Massive background jobs are the canonical trigger: "A job can take a few hours to run, but there may yet be a few hours break between two jobs. During that break, there isn't strictly a need for the throttler to collect data at high rate."

What hibernation covers

  • Metric collection rate — drop from 1 Hz to a sparse keep-alive or stop entirely.
  • Inter-throttler gossip — same.
  • Metric generation — especially heartbeat injection, which persists cost into the binary log and is the largest self-cost axis.

The cold-start penalty

Hibernation has a caller-visible cost:

"The first check, and likely also the next few checks, will run on stale data and potentially reject requests that would otherwise be accepted."

Re-ignition takes "a few seconds to get to a fully active operation, when the throttler has re-engaged, heartbeats re-generated, and replication is caught up with at least the very first re-generated heartbeats, and the clients must be prepared for some retries."

Client retry is the compensation. A non-retrying client sees spurious rejections after every idle period.

Coordinated re-ignition in distributed throttlers

"With a distributed throttler design, throttlers which depend on each other should be able to inform each other upon being checked. All throttlers who communicate with each other should re-ignite upon the first request to any of them."

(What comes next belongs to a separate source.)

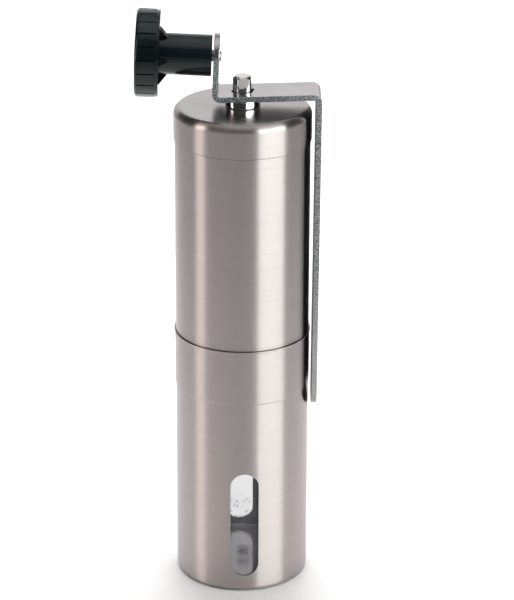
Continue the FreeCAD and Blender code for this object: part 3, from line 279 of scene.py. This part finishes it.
# ---------------------------------------------------------------- black mouldings
# The burr housing, the bridge that carries the upper bush and the adjuster's wheel are glass-filled
# nylon, moulded with a fine spark-eroded grain. Their edges keep the small radius of the mould.
MOULDING_BLACK = (0.028, 0.028, 0.030)
MOULDING_DARKER = (0.022, 0.022, 0.024)
MOULDING_PALER = (0.038, 0.038, 0.040)
MOULDING_ROUGHNESS = (0.36, 0.52)
GRAIN_PER_METRE = 4200.0
GRAIN_DEPTH = 0.00003
GRAIN_RELIEF = 0.5
MOTTLE_PER_METRE = 160.0
MOSTLY_FIRST = (0.35, 0.7)
HOUSING_EDGE = 0.00018
BRIDGE_EDGE = 0.00025
WHEEL_EDGE = 0.00014
EDGE_STEPS = 2
MERGE_WITHIN = 1e-6
FLAT_WITHIN = math.radians(0.4)
SHARP_FROM = math.radians(32.0)


def select_none():
    """Clear the selection."""
    bpy.ops.object.select_all(action="DESELECT")


def eased_copy(node, body, finish, edge, steps=EDGE_STEPS, name=None):
    """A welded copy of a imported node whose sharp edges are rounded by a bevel, which replaces it."""
    piece = bpy.data.objects.new(name or f"{node}_eased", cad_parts[node].data.copy())
    bpy.context.scene.collection.objects.link(piece)
    select_none()
    piece.select_set(True)
    bpy.context.view_layer.objects.active = piece
    bpy.ops.mesh.customdata_custom_splitnormals_clear()
    bpy.ops.object.mode_set(mode="EDIT")
    bpy.ops.mesh.select_all(action="SELECT")
    bpy.ops.mesh.remove_doubles(threshold=MERGE_WITHIN)
    bpy.ops.mesh.dissolve_limited(angle_limit=FLAT_WITHIN)
    bpy.ops.object.mode_set(mode="OBJECT")
    easing = piece.modifiers.new("easing", "BEVEL")
    easing.width = edge
    easing.segments = steps
    easing.limit_method = "ANGLE"
    easing.angle_limit = SHARP_FROM
    easing.miter_outer = "MITER_ARC"
    bpy.ops.object.modifier_apply(modifier=easing.name)
    bpy.ops.object.shade_smooth_by_angle(angle=SHARP_FROM)
    weighting = piece.modifiers.new("weighting", "WEIGHTED_NORMAL")
    weighting.keep_sharp = True
    bpy.ops.object.modifier_apply(modifier=weighting.name)
    give_finish(piece, finish)
    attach(piece, body)
    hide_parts(node)
    return piece


black_moulding = new_finish("black_moulding", MOULDING_BLACK, roughness=0.42)
grain = noise(black_moulding, GRAIN_PER_METRE)
mottle = noise(black_moulding, MOTTLE_PER_METRE)
shaded(black_moulding, mottle, MOSTLY_FIRST, MOULDING_DARKER, MOULDING_PALER)
glossed(black_moulding, grain, *MOULDING_ROUGHNESS)
bumped(black_moulding, grain, GRAIN_DEPTH, GRAIN_RELIEF)
eased_copy("burr_housing", "hopper", black_moulding, HOUSING_EDGE)
eased_copy("shaft_bridge", "hopper", black_moulding, BRIDGE_EDGE)
eased_copy("adjuster_wheel", "adjuster", black_moulding, WHEEL_EDGE)

# ---------------------------------------------------------------- neck ring
# Soft black rubber ring, moulded and stretched over the neck of the burr housing. It grips the inside
# of the cup's mouth, and its surface has a faint grey bloom.
RUBBER_BLACK = (0.03, 0.03, 0.03)
RUBBER_DARKER = (0.024, 0.024, 0.024)
RUBBER_BLOOM = (0.05, 0.048, 0.046)
BLOOM_PER_METRE = 900.0
BLOOM_DEPTH = 0.00002
BLOOM_RELIEF = 0.4

black_rubber = new_finish("black_rubber", RUBBER_BLACK, roughness=0.75)
bloom = noise(black_rubber, BLOOM_PER_METRE, MUCH_DETAIL)
shaded(black_rubber, bloom, PATCHY_SPREAD, RUBBER_DARKER, RUBBER_BLOOM)
bumped(black_rubber, bloom, BLOOM_DEPTH, BLOOM_RELIEF)
give_finish(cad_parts["neck_ring"], black_rubber)

# ---------------------------------------------------------------- bushes
# Two plain bronze bearings for the shaft, turned from bar with fine tool lines round them. One is
# pressed into the burr housing and the other into the bridge.
BRONZE = (0.62, 0.47, 0.25)
BRONZE_DARKER = (0.50, 0.36, 0.18)
BRONZE_PALER = (0.66, 0.50, 0.27)
BRONZE_ROUGHNESS = (0.24, 0.38)
TURNING_LINES = (500, 500, 6000)
TURNING_DEPTH = 0.00001
TURNING_RELIEF = 0.4
BUSH_EDGE = 0.00015

bronze = new_finish("bronze", BRONZE, metallic=1.0, roughness=0.3)
turning = noise(bronze, 1.0, SOME_DETAIL, TURNING_LINES)
shaded(bronze, turning, EVEN_SPREAD, BRONZE_DARKER, BRONZE_PALER)
glossed(bronze, turning, *BRONZE_ROUGHNESS)
bumped(bronze, turning, TURNING_DEPTH, TURNING_RELIEF)
eased_copy("lower_bush", "hopper", bronze, BUSH_EDGE)
eased_copy("upper_bush", "hopper", bronze, BUSH_EDGE)

# ---------------------------------------------------------------- burrs
# A toothed ring and a toothed cone of fired, unglazed ceramic. The ring sits still in the housing and
# the cone turns inside it on the shaft. Coffee oil has stained them in patches.
CERAMIC = (0.86, 0.84, 0.80)
CERAMIC_STAINED = (0.70, 0.64, 0.56)
CERAMIC_ROUGHNESS = (0.42, 0.62)
PORES_PER_METRE = 5200.0
PORE_DEPTH = 0.00002
PORE_RELIEF = 0.4
STAINS_PER_METRE = 240.0
STAIN_SPREAD = (0.45, 0.75)
BURR_EDGE = 0.00008
CHAMFER_STEPS = 1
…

The first-touch client reignites not just the throttler it queried but all its peer throttlers, to avoid a cascading series of cold starts.

Design checklist

  • Define the idle-detection criterion (e.g. no client check for N seconds).
  • Choose: slow or stop. Slowing keeps some data fresh; stopping saves more but lengthens the re-ignition window.
  • Couple metric generation to the same policy — heartbeats are the big binlog-cost item; hibernating the throttler without hibernating the heartbeat generator leaves most of the cost on the table.
  • Document the cold-start window to clients. Retries must be assumed.
  • Coordinate re-ignition across peer throttlers.

Seen in

  • sources/2026-04-21-planetscale-anatomy-of-a-throttler-part-2 — canonical wiki introduction. Shlomi Noach lays out the hibernation rationale (binlog cost of heartbeats), the re-ignition semantics (first client request wakes the system; first few checks read stale data), and the coordinated-re-ignition requirement for distributed throttlers.
Last updated · 319 distilled / 1,201 read